February 17th, 2017 at 9:11 AM
You are welcome. I hoped that I would motivate someone.
February 17th, 2017 at 7:39 AM
Thanks for the mention Mark. I always enjoy your posts. I’m glad you are still writing.
February 17th, 2017 at 9:11 AM
You’re welcome. I hope that you keep writing your blog too.
February 17th, 2017 at 11:41 AM
Having a book(s) published from a writing a blog has been the #1 success of quite a number of bloggers, yes! I cannot wait to see your second book about true art crimes in Melbourne – it is a fascinating subject.
Somewhat related, I have been sent some wonderful books by publishers, free on the condition that I read and review them fairly, usually within 3 months. Some of these books have been wonderful, but I probably would not have noticed them, had I had to pay for them myself.
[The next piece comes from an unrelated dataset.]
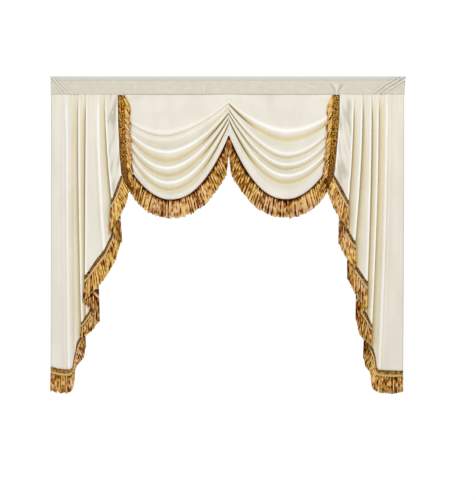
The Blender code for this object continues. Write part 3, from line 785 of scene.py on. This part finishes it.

February 17th, 2017 at 11:48 AM
Thanks Hels, your blog must be ten years old too. I haven’t been so lucky with the free books.
February 24th, 2017 at 11:55 PM
I wish we had one of you in every Australian city as you don’t just review art but also make us feel like we are there with you. I still haven’t found anyone who reviews graffiti and street art, so that alone is worth the blog. Thanks for the inspiration, education and unique point of view.
February 24th, 2017 at 11:58 PM
*anyone else, that is
February 25th, 2017 at 10:43 AM
You’re welcome. I still hope that I can inspire others to do the same in their cities and there are a few others from around Australia in my blog roll but it is not enough.